The table below can be used by finance, procurement, and technical teams when comparing bids for power equipment with similar specifications.

Evaluation factor What to verify Why it matters for finance
Quote validity 30, 45, or 60 days; metal and semiconductor adjustment clauses Determines exposure between approval date and order date
Lead-time transparency Long-lead components above 8–10 weeks; stock confirmation status Affects milestone timing, site cost, and cash-flow forecasting
Substitution policy Whether alternate semiconductors, relays, or motors are pre-approved Reduces redesign risk and emergency premium sourcing
After-sales and spare strategy Critical spare list, response window, service scope Supports lifecycle cost planning beyond initial capex

This comparison model helps financial approvers avoid a common trap: selecting the lowest quote without understanding which bidder has embedded greater cost uncertainty. In a component-sensitive market, the most competitive number on day one may not be the lowest total cost at installation.

Four procurement adjustments worth implementing

  • Reserve a 5% to 10% contingency for projects with long-lead semiconductor or copper exposure.
  • Align approval timing with supplier quote windows to avoid revalidation every 30 days.
  • Use milestone-based payment plans when factory completion depends on constrained components.
  • Require a bill-of-risk summary for orders above your internal threshold, such as major grid, drive, or backup power packages.

Common pricing mistakes in power equipment buying

One frequent mistake is assuming all technically compliant suppliers face the same component conditions. They do not. One vendor may hold inventory of control boards and copper-based assemblies, while another may depend on spot purchases. Their quotations can look similar today but behave very differently after award. For finance teams, this means identical equipment specifications do not guarantee identical commercial risk.

A second mistake is focusing only on capex while ignoring delay costs. In many industrial and grid projects, every week of delay affects contractor mobilization, commissioning labor, rental equipment, or postponed energization. Even a 2-week delay can be more expensive than a 3% equipment premium if the project is tied to production startup or power availability.
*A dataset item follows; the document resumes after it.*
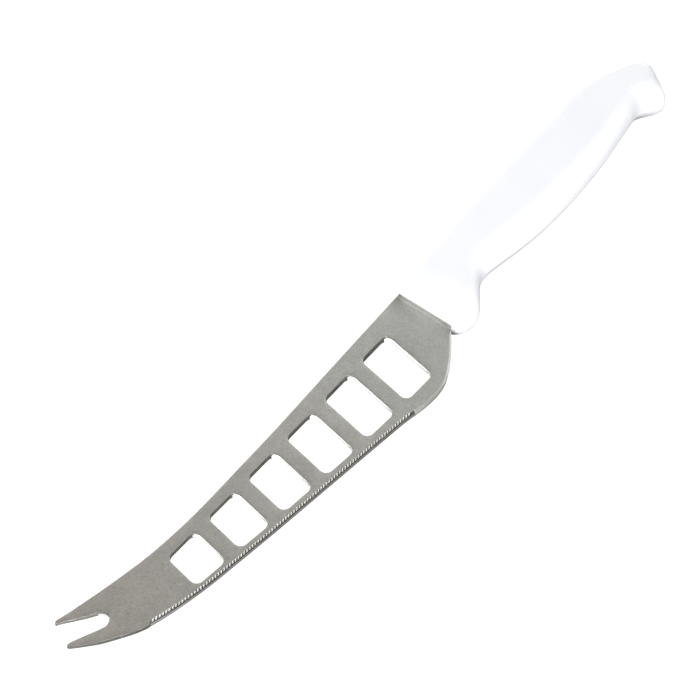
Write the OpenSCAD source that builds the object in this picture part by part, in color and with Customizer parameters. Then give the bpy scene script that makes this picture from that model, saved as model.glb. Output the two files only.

A third mistake is accepting broad substitution language without technical and financial boundaries. Substitution can be reasonable and sometimes necessary, but it should not compromise efficiency class, protection logic, interoperability, or spare-part standardization. Finance approvers should ensure any substitution process is documented before release, not after supply disruption occurs.

Risk signals that deserve extra review

  • A quote that is 8% to 12% lower than the competitive range without a clear component explanation.
  • Lead times described only as “subject to availability” with no long-lead item breakdown.
  • No distinction between ex-works pricing, freight assumptions, and site-ready delivery cost.
  • Warranty terms that become conditional if alternate components are used after award.
  • No clear factory acceptance schedule, despite complex power electronics or control integration.

These warning signs do not automatically disqualify a supplier, but they should trigger deeper review. In component-driven pricing environments, ambiguity is often more costly than a modest premium attached to a transparent offer.

FAQ for finance-led evaluation

How long should a power equipment quote remain valid? For standard packages, 30 to 45 days is common. For metal-intensive or electronics-heavy systems, a 15- to 30-day component review checkpoint may be more realistic if market volatility is high.

Should every project include a contingency? Not always, but projects with imported semiconductors, custom drives, smart switchgear, or high copper content usually justify a 5% to 10% budget buffer.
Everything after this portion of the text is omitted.